GIVEN EXERCISE:
Only the lines starting at the one with "over at each end" and ending at the one with "cad_parts[node].hide_render = cad_parts[node].hide_viewport" should be copied, exactly and with both ends kept.

INPUT ROWS:
--- Start ---
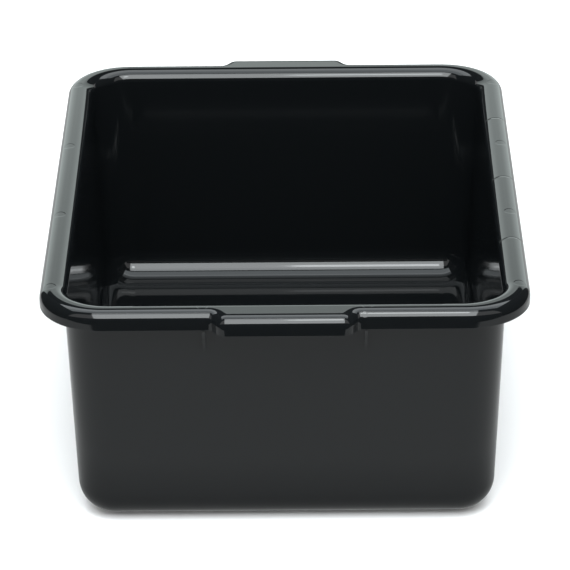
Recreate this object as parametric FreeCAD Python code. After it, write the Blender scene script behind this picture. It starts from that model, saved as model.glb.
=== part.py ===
--- End ---
--- Start ---
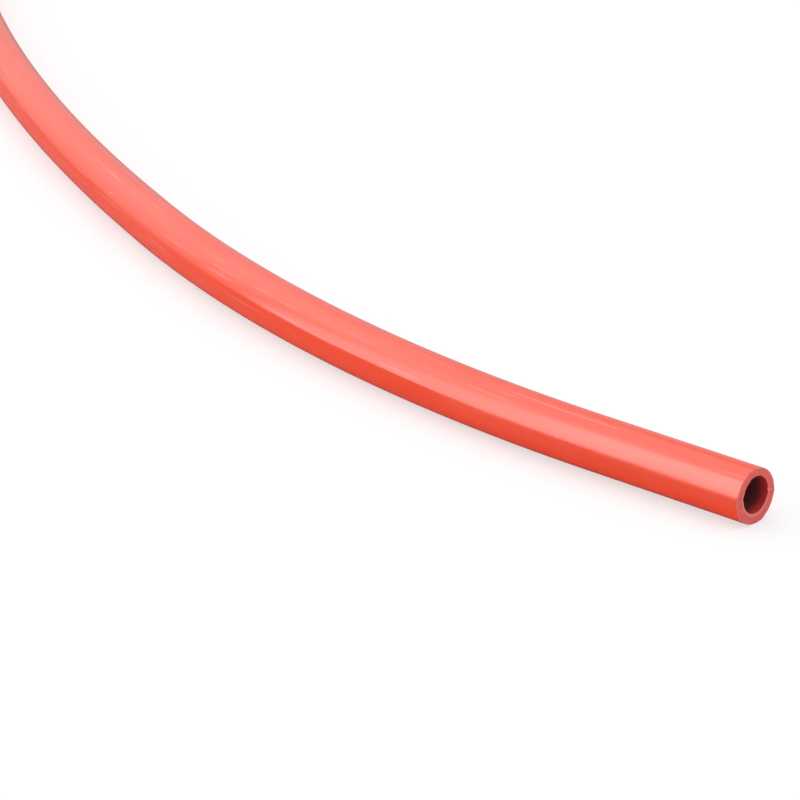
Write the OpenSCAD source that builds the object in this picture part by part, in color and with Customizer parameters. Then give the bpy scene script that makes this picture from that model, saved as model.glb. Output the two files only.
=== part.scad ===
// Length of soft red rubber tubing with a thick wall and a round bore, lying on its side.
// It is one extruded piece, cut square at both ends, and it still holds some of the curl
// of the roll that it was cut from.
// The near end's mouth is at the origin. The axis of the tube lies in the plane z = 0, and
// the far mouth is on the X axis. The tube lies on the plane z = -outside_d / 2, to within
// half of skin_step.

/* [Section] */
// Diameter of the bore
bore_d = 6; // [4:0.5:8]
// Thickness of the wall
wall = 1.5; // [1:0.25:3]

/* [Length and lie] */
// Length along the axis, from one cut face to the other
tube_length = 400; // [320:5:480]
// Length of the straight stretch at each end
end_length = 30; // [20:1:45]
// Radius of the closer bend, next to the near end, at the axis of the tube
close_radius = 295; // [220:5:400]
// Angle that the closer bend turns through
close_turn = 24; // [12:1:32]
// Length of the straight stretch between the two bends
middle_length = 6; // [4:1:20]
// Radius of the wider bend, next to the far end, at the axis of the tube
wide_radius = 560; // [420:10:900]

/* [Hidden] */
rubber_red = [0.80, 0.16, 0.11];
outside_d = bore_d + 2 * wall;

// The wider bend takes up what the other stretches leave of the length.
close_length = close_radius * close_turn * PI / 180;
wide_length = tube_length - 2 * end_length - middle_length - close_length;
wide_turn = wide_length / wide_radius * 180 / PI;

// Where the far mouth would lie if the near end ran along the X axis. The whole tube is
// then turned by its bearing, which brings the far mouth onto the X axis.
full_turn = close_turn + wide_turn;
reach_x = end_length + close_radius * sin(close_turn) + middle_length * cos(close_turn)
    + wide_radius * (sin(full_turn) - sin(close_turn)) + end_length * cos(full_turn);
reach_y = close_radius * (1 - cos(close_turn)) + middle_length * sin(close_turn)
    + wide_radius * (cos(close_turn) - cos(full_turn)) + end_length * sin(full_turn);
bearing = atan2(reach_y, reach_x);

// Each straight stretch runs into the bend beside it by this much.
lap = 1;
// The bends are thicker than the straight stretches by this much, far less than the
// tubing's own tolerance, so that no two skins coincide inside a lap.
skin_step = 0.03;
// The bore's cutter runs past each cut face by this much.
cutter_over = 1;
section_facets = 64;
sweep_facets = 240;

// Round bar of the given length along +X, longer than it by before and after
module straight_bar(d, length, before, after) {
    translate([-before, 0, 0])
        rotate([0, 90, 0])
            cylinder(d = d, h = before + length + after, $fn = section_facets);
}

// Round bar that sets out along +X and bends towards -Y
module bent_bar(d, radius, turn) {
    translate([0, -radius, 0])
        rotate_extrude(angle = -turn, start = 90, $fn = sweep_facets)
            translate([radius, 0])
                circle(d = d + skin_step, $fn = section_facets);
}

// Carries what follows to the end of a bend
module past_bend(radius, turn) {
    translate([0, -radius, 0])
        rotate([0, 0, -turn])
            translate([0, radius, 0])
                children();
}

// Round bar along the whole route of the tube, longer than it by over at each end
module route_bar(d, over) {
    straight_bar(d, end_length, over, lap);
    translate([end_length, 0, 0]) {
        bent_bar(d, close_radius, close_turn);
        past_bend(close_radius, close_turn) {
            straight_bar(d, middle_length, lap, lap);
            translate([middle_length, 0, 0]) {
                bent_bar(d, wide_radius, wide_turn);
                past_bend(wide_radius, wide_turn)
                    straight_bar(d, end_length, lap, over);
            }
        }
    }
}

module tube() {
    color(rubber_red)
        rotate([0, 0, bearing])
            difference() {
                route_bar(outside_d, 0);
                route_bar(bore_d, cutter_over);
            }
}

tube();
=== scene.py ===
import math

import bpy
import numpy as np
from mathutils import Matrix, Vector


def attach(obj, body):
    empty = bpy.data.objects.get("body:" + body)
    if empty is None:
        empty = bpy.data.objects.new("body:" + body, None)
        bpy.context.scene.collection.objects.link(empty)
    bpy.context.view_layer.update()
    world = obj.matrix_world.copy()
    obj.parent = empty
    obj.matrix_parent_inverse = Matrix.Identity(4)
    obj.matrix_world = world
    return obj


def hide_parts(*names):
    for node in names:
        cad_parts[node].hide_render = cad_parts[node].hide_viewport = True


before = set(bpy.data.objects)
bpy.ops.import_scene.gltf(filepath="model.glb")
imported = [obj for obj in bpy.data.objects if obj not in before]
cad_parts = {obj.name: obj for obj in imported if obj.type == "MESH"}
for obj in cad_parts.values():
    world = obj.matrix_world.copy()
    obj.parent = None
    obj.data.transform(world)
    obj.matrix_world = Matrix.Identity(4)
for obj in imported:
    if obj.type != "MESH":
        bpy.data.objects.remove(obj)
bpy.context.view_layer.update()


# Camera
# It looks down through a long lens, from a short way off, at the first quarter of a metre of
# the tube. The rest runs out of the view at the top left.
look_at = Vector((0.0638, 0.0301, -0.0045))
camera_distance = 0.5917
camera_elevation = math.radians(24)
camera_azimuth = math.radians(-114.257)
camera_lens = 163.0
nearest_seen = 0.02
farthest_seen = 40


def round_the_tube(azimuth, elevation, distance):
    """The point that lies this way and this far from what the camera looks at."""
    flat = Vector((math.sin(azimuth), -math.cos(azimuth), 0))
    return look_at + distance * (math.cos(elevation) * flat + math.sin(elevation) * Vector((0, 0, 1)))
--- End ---
ANSWER FOR THIS EXERCISE:
// Round bar along the whole route of the tube, longer than it by over at each end
module route_bar(d, over) {
    straight_bar(d, end_length, over, lap);
    translate([end_length, 0, 0]) {
        bent_bar(d, close_radius, close_turn);
        past_bend(close_radius, close_turn) {
            straight_bar(d, middle_length, lap, lap);
            translate([middle_length, 0, 0]) {
                bent_bar(d, wide_radius, wide_turn);
                past_bend(wide_radius, wide_turn)
                    straight_bar(d, end_length, lap, over);
            }
        }
    }
}

module tube() {
    color(rubber_red)
        rotate([0, 0, bearing])
            difference() {
                route_bar(outside_d, 0);
                route_bar(bore_d, cutter_over);
            }
}

tube();
=== scene.py ===
import math

import bpy
import numpy as np
from mathutils import Matrix, Vector


def attach(obj, body):
    empty = bpy.data.objects.get("body:" + body)
    if empty is None:
        empty = bpy.data.objects.new("body:" + body, None)
        bpy.context.scene.collection.objects.link(empty)
    bpy.context.view_layer.update()
    world = obj.matrix_world.copy()
    obj.parent = empty
    obj.matrix_parent_inverse = Matrix.Identity(4)
    obj.matrix_world = world
    return obj


def hide_parts(*names):
    for node in names:
        cad_parts[node].hide_render = cad_parts[node].hide_viewport = True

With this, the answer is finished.